At the same time his farm was mistreating workers, Jackson's political career was skyrocketing. He was elected to the state Senate in 2010, narrowly defeating Dewey Hudson and flipping a previously safe Democratic seat to the Republicans. After just two years as a legislator, he became the co-chair of the Senate's powerful Appropriations Committee.
In 2013, Senate President Pro Tem Phil Berger credited Jackson as one of the three senators instrumental in crafting the Regulatory Reform Act, a sweeping bill that rolled back a host of state regulations, and getting it through the legislature. The bill included an anti-labor provision declaring purchasing agreements contingent on the union status of a grower to be "invalid and unenforceable as against public policy in restraint of trade or commerce."
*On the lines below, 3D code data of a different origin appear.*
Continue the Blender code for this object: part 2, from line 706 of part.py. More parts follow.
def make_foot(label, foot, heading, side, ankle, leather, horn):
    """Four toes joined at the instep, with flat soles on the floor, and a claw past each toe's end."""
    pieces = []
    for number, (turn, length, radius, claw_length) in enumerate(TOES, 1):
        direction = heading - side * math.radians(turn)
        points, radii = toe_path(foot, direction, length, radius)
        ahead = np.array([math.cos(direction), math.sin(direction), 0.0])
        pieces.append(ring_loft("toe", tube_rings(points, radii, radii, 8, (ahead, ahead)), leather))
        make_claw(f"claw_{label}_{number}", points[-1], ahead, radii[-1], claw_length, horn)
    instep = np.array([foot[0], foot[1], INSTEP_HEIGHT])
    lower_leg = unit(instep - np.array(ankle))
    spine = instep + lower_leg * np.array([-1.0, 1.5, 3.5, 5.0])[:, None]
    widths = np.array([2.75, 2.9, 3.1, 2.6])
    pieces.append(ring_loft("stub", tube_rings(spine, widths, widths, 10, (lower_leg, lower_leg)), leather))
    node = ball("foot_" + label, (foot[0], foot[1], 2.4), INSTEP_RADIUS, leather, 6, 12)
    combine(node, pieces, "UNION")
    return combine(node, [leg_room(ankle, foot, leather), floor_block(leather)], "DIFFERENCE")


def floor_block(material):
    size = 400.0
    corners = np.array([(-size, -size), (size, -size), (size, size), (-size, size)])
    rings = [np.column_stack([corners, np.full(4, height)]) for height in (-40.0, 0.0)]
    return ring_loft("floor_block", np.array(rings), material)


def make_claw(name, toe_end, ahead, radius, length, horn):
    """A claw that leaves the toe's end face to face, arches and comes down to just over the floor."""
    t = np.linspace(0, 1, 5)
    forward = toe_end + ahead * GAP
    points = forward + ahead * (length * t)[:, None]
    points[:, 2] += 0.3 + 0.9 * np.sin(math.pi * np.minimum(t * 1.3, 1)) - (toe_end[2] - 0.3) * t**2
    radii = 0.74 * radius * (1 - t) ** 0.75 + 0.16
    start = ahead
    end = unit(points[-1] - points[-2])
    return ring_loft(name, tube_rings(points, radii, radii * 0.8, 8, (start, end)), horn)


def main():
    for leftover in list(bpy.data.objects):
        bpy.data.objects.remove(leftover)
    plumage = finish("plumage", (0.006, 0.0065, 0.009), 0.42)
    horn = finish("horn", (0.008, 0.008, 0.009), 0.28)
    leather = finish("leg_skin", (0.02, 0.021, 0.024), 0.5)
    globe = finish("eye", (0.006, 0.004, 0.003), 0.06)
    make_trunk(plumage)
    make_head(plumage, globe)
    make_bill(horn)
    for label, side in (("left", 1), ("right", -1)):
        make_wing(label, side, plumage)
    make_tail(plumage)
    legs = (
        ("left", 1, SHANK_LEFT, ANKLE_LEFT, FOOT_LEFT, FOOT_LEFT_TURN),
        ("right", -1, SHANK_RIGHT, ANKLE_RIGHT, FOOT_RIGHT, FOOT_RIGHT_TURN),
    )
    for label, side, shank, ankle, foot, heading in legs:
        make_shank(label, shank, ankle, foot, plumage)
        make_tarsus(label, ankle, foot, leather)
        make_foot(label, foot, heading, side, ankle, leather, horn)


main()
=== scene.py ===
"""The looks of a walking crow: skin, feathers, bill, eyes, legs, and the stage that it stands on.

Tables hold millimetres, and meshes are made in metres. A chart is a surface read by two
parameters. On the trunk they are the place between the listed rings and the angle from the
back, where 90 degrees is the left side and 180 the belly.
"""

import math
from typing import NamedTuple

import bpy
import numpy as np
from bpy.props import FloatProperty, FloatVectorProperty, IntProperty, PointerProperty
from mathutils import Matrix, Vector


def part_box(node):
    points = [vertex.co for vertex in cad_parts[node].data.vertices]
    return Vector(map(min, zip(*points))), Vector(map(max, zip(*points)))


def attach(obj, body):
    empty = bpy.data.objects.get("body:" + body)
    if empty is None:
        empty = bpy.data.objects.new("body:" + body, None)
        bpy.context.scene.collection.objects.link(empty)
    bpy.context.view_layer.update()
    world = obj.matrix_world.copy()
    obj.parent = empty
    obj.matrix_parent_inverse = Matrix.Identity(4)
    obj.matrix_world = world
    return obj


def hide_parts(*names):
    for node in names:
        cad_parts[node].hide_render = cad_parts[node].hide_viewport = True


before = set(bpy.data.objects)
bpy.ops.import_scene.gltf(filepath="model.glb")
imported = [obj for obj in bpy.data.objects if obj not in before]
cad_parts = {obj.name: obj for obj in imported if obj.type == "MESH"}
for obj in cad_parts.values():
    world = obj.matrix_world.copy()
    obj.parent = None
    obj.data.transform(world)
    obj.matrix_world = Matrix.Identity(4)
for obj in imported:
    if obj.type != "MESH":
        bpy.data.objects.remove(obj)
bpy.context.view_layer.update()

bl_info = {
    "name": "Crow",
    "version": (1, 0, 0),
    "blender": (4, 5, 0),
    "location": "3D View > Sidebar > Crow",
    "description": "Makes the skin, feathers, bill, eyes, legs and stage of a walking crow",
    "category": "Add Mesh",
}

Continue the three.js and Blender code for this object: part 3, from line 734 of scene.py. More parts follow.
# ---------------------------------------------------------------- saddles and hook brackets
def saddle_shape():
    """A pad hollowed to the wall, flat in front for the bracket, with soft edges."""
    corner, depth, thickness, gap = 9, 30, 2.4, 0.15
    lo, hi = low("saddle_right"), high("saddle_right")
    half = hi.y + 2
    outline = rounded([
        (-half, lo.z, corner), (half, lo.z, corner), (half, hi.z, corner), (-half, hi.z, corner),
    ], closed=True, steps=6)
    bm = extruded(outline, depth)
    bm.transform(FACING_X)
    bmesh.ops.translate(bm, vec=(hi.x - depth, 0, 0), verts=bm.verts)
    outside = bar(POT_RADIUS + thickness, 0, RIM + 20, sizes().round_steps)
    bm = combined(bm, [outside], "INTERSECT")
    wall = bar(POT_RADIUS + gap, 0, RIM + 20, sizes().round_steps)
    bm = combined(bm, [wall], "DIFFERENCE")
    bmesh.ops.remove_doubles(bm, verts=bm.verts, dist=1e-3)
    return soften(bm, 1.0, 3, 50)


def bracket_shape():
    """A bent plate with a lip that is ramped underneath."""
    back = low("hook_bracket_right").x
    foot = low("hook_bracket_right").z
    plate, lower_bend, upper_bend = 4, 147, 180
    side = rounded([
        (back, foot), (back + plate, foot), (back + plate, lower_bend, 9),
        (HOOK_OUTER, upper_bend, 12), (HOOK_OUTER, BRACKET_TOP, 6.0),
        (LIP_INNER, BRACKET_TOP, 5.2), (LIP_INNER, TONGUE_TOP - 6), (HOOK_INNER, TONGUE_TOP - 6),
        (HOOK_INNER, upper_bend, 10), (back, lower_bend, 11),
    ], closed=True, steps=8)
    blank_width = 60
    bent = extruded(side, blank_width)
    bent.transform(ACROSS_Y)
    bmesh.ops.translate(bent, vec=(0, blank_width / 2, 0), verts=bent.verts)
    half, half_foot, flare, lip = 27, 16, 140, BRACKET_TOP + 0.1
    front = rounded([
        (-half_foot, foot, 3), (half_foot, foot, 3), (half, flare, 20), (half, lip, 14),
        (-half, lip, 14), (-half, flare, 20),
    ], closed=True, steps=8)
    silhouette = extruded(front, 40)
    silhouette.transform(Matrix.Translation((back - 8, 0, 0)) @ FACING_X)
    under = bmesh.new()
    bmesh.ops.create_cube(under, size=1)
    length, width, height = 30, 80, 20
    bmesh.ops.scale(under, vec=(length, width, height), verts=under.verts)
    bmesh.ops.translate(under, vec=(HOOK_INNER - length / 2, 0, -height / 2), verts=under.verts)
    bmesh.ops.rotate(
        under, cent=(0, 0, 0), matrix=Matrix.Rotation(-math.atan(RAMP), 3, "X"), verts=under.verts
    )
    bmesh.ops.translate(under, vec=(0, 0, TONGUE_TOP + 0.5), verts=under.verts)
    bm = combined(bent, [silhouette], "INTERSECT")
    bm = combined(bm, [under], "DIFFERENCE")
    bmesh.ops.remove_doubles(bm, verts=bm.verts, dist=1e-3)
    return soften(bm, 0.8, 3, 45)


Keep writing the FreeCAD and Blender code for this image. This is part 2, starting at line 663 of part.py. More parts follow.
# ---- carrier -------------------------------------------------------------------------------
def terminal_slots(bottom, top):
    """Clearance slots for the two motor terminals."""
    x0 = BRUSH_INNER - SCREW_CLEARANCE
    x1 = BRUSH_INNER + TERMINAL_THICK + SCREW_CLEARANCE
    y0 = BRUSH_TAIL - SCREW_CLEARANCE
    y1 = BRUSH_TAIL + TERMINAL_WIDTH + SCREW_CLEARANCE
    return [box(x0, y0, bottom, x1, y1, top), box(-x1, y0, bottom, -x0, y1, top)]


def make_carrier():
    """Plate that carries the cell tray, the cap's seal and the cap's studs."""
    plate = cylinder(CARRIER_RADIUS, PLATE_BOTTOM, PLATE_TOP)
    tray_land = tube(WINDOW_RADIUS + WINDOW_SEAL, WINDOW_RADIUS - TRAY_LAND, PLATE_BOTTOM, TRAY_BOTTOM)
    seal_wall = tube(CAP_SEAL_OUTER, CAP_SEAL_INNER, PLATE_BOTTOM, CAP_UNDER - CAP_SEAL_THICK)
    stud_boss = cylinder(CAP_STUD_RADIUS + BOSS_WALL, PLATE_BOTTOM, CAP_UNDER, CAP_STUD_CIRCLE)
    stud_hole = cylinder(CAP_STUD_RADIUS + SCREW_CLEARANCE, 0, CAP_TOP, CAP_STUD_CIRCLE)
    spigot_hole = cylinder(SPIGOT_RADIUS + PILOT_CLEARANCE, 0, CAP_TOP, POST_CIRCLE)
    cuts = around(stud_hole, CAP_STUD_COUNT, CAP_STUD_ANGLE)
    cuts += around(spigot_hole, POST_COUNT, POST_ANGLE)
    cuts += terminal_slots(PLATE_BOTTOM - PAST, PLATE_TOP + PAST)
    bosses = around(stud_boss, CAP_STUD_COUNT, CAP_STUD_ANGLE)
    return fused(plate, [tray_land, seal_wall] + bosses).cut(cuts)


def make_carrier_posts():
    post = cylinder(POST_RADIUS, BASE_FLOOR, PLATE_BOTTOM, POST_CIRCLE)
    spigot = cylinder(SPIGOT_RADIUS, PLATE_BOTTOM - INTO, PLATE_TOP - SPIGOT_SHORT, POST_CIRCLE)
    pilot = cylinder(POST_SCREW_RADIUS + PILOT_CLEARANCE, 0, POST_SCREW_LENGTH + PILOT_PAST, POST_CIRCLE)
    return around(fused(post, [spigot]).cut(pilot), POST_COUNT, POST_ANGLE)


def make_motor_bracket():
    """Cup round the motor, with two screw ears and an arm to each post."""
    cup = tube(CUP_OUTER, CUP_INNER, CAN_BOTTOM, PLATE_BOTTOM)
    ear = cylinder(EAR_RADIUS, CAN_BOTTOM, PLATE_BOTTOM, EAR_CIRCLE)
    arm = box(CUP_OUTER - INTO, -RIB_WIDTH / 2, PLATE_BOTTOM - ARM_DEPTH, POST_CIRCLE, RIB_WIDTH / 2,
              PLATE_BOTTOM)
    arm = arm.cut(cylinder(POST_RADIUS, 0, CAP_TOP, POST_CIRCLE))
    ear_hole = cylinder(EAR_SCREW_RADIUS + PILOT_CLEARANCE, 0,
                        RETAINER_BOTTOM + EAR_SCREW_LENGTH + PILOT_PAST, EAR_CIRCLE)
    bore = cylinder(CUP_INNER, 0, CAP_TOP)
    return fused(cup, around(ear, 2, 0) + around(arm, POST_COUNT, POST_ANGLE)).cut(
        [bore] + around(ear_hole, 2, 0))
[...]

Over the next few years, as one of the Senate Appropriations Committee co-chairs, Jackson led a charge to cut funding for legal aid services in the state and to impose onerous reporting requirements on Legal Aid of North Carolina, which has a Farmworker Unit and represented workers in the lawsuit that eventually led to the ending of the illegal blacklist.
Jackson's work has garnered notice from high places. Last year, he was named to then-presidential candidate Donald Trump's "agricultural advisory committee," a 65-member team that included former Texas Gov. Rick Perry and former Virginia Gov. Jim Gilmore. "It is an honor and a privilege to be named to serve on this committee and I look forward to working with my fellow committee members to help shape Mr. Trump's agriculture policies," Jackson said in a statement at the time.
As for farmworkers in his own state, however, SB 615 — which was signed into law by Democratic Gov. Roy Cooper in July — was just the latest hit. At the time, Velásquez said the union would fight the bill in the courts.
"This legislation singles out farm workers and undermines their freedom of association and ability to collectively negotiate for better wages and working conditions," North Carolina AFL-CIO Secretary-Treasurer MaryBe McMillan told Payday Report at the time. "It is a clear conflict of interest and blatant abuse of power for legislators who are also growers to push policies that allow them to gain more and more profit on the backs of their workers."